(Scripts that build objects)
-=-=-=-=-
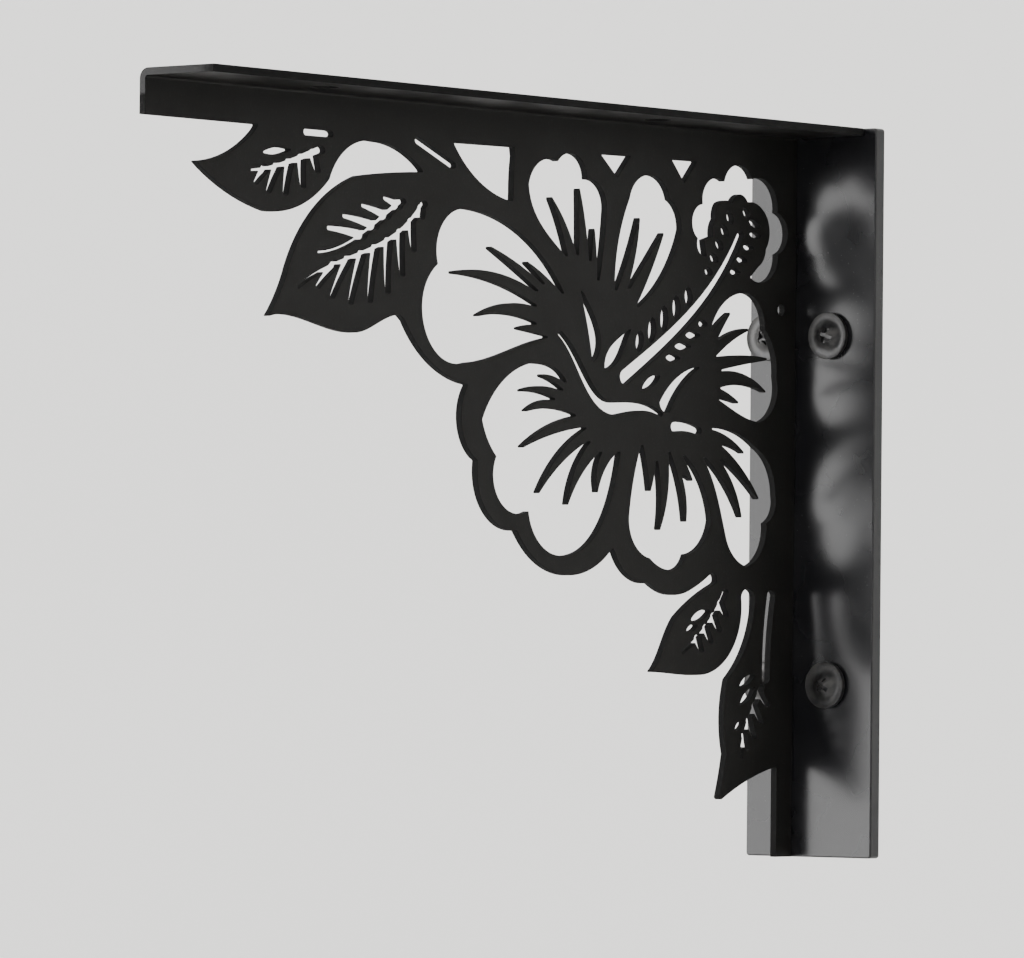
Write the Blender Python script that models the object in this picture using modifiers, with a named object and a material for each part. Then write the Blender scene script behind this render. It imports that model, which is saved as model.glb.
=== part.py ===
"""Shelf bracket: a pierced hibiscus plate folded over into a ledge, on a flat bar screwed to the wall.

+Z is up, -Y runs out from the wall, and the origin is on the wall between the screws.
"""

import math

import bmesh
import bpy
from mathutils import Vector
from mathutils.geometry import delaunay_2d_cdt

OBJECT_NAME = "shelf_bracket"
MM = 0.001

# Driving sizes, in millimetres
DEPTH = 200.0                 # from the wall to the front of the ledge
HEIGHT = 148.0
LEDGE_WIDTH = 18.5            # outside width, with the plate's own thickness
SHEET = 1.5                   # thickness of the plate and the ledge
FOLD_RADIUS = 0.5             # inside the fold
FOLD_STEPS = 4
BAR_WIDTH = 32.0
BAR_THICKNESS = 3.0
BAR_ARRIS = 0.3
ARRIS_STEPS = 2
JOINT_GAP = 0.3               # kept between pieces that touch
PLATE_LEFT = -5.5             # left face of the plate, from the middle of the bar
TOP_BAND = 8.6                # depth of the plain band under the ledge
WALL_BAND = 8.8               # front edge of the plain band along the wall, from the wall
WALL_SIDE = BAR_THICKNESS + JOINT_GAP

# Screws, in millimetres
SCREW_ROWS = {"upper": 42.0, "lower": 113.0}     # down from the top
SCREW_COLUMNS = {"right": 4.7, "left": -11.2}    # from the middle of the bar
SCREW_TURNS = {"upper_right": 20.0, "upper_left": -35.0, "lower_right": 40.0, "lower_left": 5.0}
SCREW_HOLE = 4.6
SHANK_DIAMETER = 4.0
HEAD_DIAMETER = 9.5
HEAD_HEIGHT = 2.8
HEAD_RIM = 0.9
CROWN_BEND = (20.0, 48.0)      # degrees, at the middle of the head and at its rim
RECESS_LENGTH = 5.2
RECESS_WIDTH = 1.1
RECESS_DEPTH = 1.6
ROUND_SIDES = 32
BORE_LENGTH = 4.0             # length of a boring bar, in thicknesses of what it bores

# Holes in the ledge for screws up into the shelf, in millimetres
LEDGE_HOLES_OUT = (60.0, 160.0)
LEDGE_HOLE = 5.0
LEDGE_HOLE_FROM_EDGE = 8.0

ORIGIN_DOWN = sum(SCREW_ROWS.values()) / 2.0     # the origin's distance down from the top

# How outlines are drawn, in millimetres and degrees
CHORD_ERROR = 0.1             # how far a curve's straight pieces may leave it
SHORTEST_EDGE = 0.05
STRAIGHT = 0.002              # a point nearer than this to a straight run is left out
RAY_SWELL = 2.5               # how much the two edges of a petal's ray swell
RAY_TIP = 0.5                 # width of a ray's blunt tip
GAP_END = 0.3                 # width of the round end of the gap between two rays
WINDOW_SPREAD = 0.4           # how much nearer the wall the windows and the rim are cut
CUT_SPREAD = 0.7              # the same for the slimmer cuts
FINE_TIP = 0.35               # width at the end of a pointed cut
ROUND_END = 85.0              # bend of a round end, nearly a half circle
BARB_BEND = 4.0
BARB_TIP = 0.8

# Finishes: colour, roughness and share of metal
PLATE_PAINT = ((0.012, 0.012, 0.013), 0.55, 0.0)
BAR_PAINT = ((0.01, 0.01, 0.012), 0.3, 0.0)
SCREW_FINISH = ((0.02, 0.02, 0.022), 0.45, 0.6)

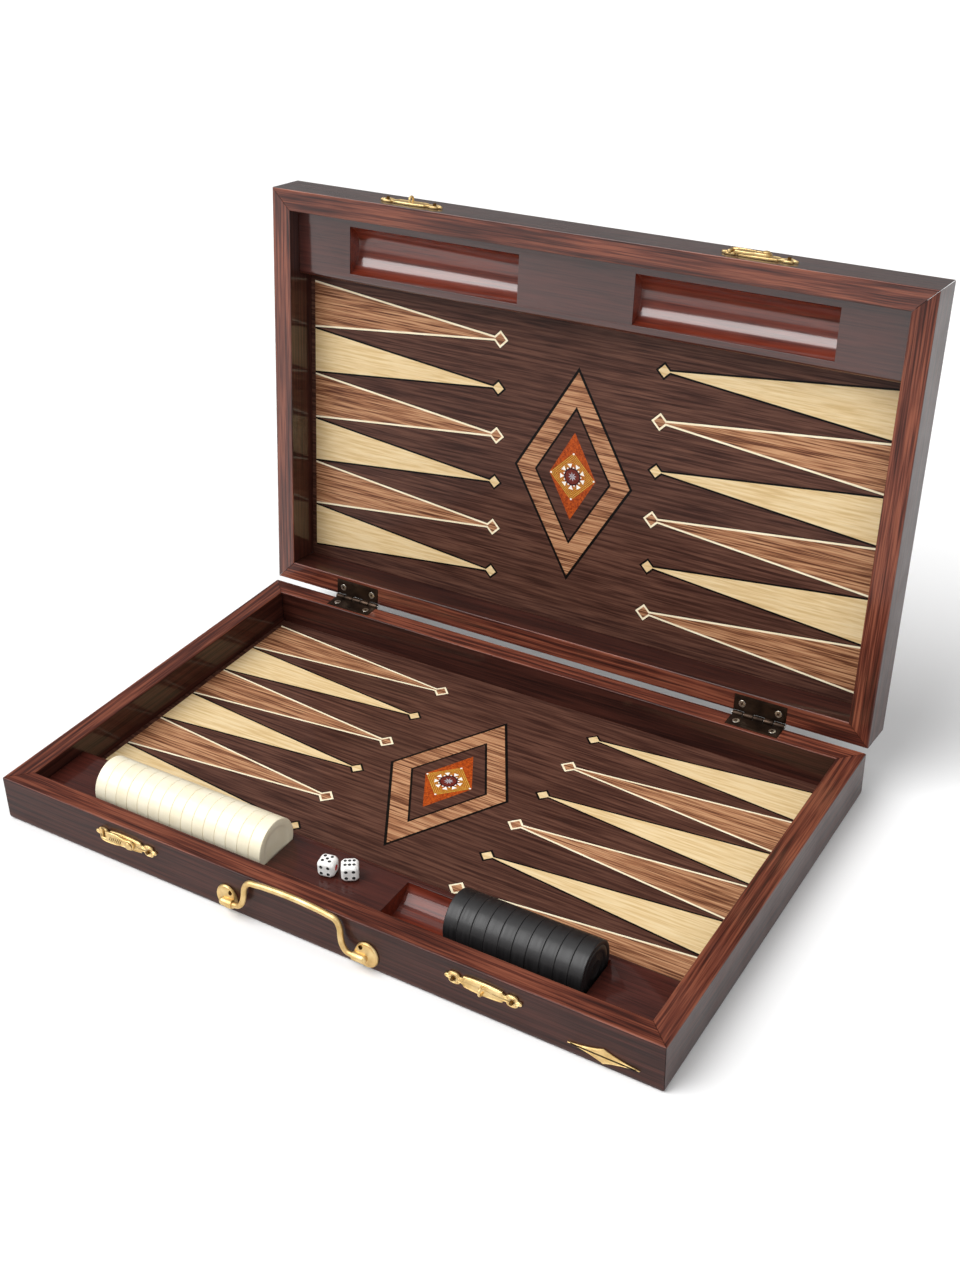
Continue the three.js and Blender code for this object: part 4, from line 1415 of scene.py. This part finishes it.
def rib(name, half_length, half_width, height, material):
    """A low rounded ridge along y."""
    outline = arc((0, 0), half_width, half_length, 0, 345, 23)
    levels = [(0, 0), (0.1 * half_width, 0.4 * height), (0.45 * half_width, 0.85 * height),
              (0.85 * half_width, height)]
    return relief(name, outline, levels, material)


# %% [markdown]
# ## Round wire
#
# The staple is a bent wire, and so is the bow of the handle further on. A curve with a round
# bevel is the natural way to make both. It is turned into a mesh at once, because a material
# and a smooth shading by angle are set on a mesh.

# %% Wire of the staple
def rod_curve(name, radius, roundness):
    """A curve without points yet, whose lines will be round rods with closed ends."""
    curve = bpy.data.curves.new(name, "CURVE")
    curve.dimensions = "3D"
    curve.bevel_depth = radius
    curve.bevel_resolution = roundness
    curve.use_fill_caps = True
    return curve


def rod_piece(name, curve, material):
    """The rod of a curve as a plain mesh."""
    holder = put_in_scene(name, curve)
    mesh = bpy.data.meshes.new_from_object(holder)
    drop(holder)
    mesh.materials.clear()
    mesh.materials.append(material)
    return smooth(put_in_scene(name, mesh), 60)


def wire_arch(name, leg, rise, radius, material):
    """A staple's arch, standing on z = 0 in the plane x = 0."""
    curve = rod_curve(name, radius, 4)
    spline = curve.splines.new("POLY")
    points = [(0, -leg, -0.5 * mm)] + [(0, y, rise + z) for y, z in arc((0, 0), leg, leg, 180, 0, 14)]
    points += [(0, leg, -0.5 * mm)]
    spline.points.add(len(points) - 1)
    for point, place in zip(spline.points, points):
        point.co = (*place, 1)
    return rod_piece(name, curve, material)


# %% [markdown]
# ## Outline of the hook
#
# A hook is one flat outline about its pivot: a round eye, a leaf, a slim waist and a finger that
# lies on a circle round the pivot, so that it slips through the staple as the hook turns. The
# other hook is the same outline mirrored.

# %% Outline of the hook
def hook_outline(reach, closing):
    """The leaf, waist and finger of a hook about its pivot. closing is 1 or -1."""
    eye = 3.5 * mm
    finger_half = 1 * mm
    notch = reach - 3.7 * mm
    tip_angle, root_angle = math.radians(11), math.radians(-4)

    def on_arc(radius, angle):
        return (-radius * math.cos(angle), radius * math.sin(angle))

    leaf_top = (-9 * mm, 4.2 * mm)
    outline = bend((0, eye), (-6 * mm, 2.6 * mm), leaf_top, 6)
    outline += bend(leaf_top, (-14 * mm, 5 * mm), (-notch, 3.4 * mm), 6)
    outline += [(-notch, 3.4 * mm), on_arc(notch, root_angle), on_arc(reach - finger_half, root_angle)]
    inner_tip, outer_tip = on_arc(reach - finger_half, tip_angle), on_arc(reach + finger_half, tip_angle)
    outline += bend(inner_tip, on_arc(reach, 1.25 * tip_angle), outer_tip, 4)
    outer_root = on_arc(reach + finger_half, root_angle)
    outline += [outer_tip]
    heel = (-reach + 4 * mm, -4.4 * mm)
    belly = (-8 * mm, -3.2 * mm)
    outline += bend(outer_root, (-reach - finger_half, heel[1]), heel, 5)
    outline += bend(heel, (-12 * mm, -4.6 * mm), belly, 6)
    outline += bend(belly, (-5 * mm, -2.4 * mm), (0, -eye), 6)
    outline += bend((0, -eye), (eye, -eye), (eye, 0), 6)
    outline += bend((eye, 0), (eye, eye), (0, eye), 6)
    if closing < 0:
        outline = [(x, -y) for x, y in outline][::-1]
    return outline


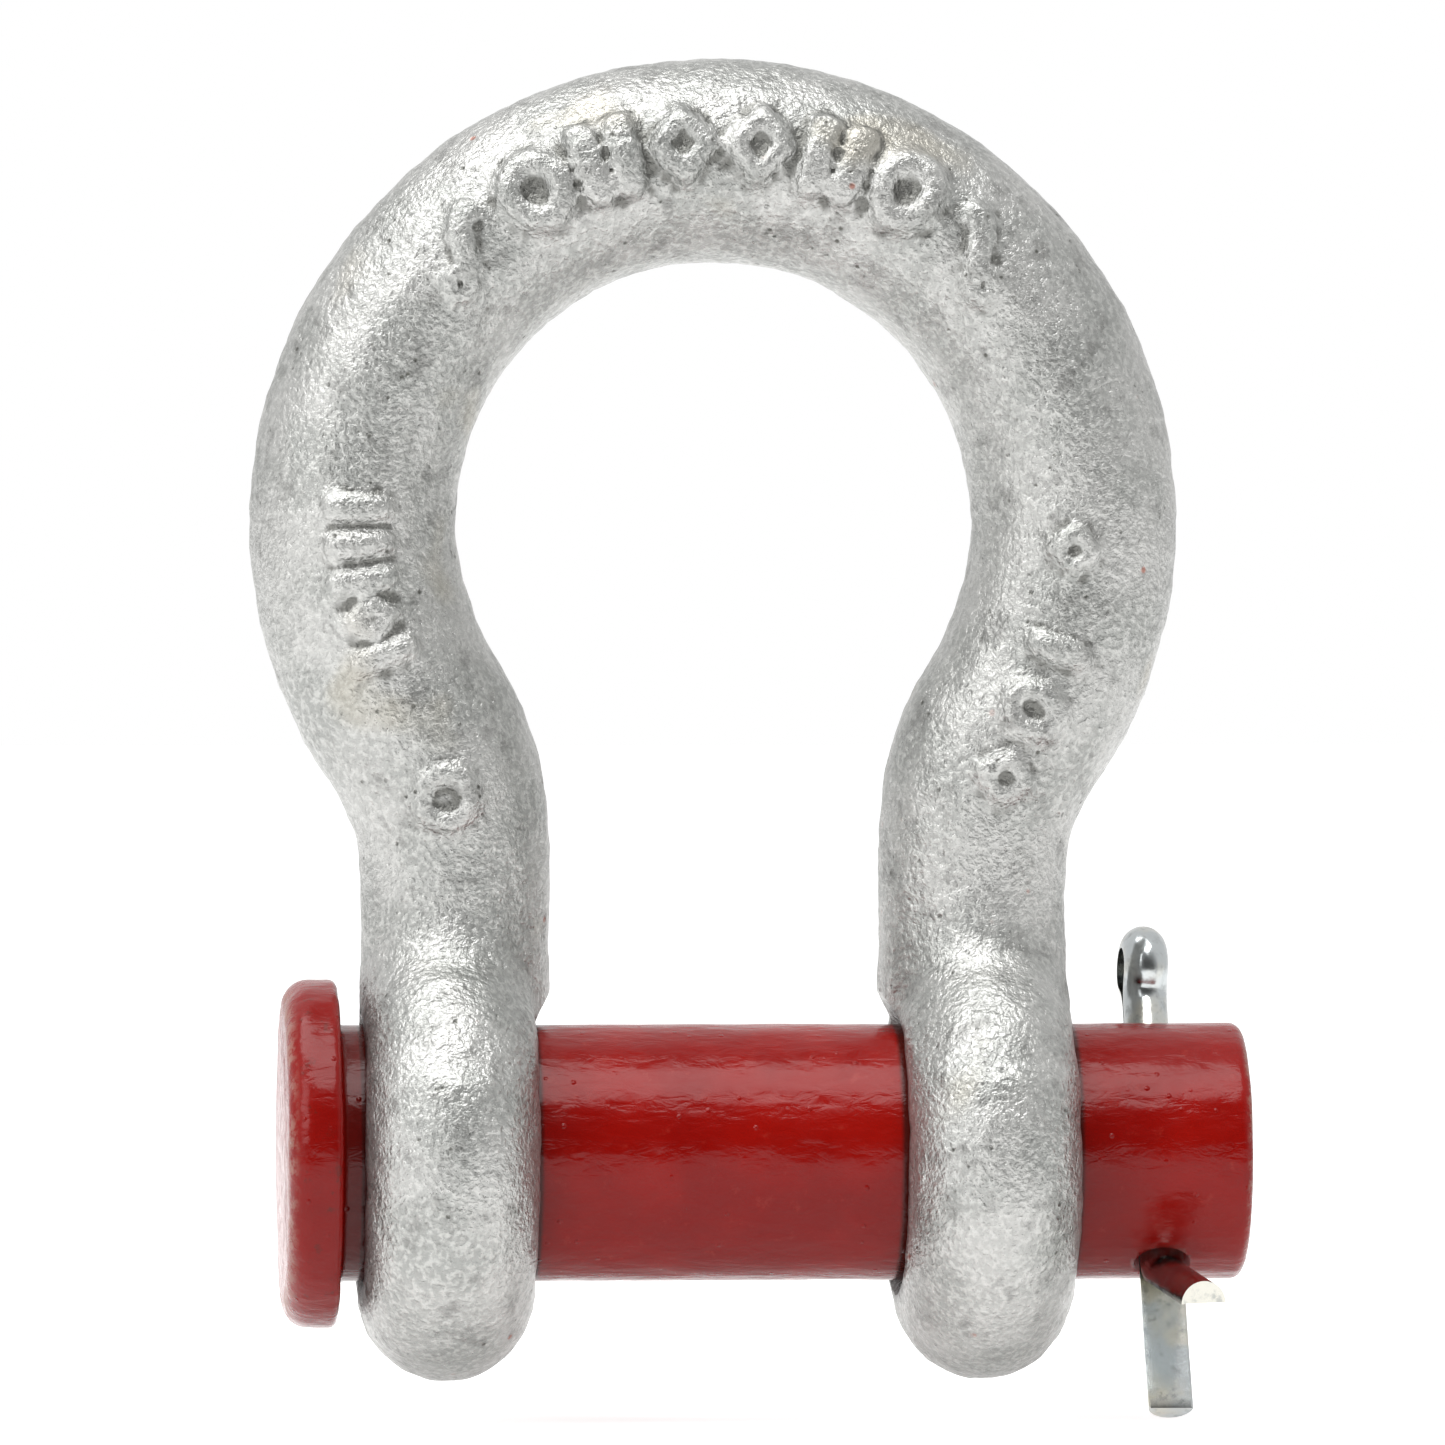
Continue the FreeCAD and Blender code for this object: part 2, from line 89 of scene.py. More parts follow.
-=-=-=-=-
What you have to do ▸ Where a line in the material above holds "code", copy that line.

Task solution ▸
Continue the three.js and Blender code for this object: part 4, from line 1415 of scene.py. This part finishes it.
Continue the FreeCAD and Blender code for this object: part 2, from line 89 of scene.py. More parts follow.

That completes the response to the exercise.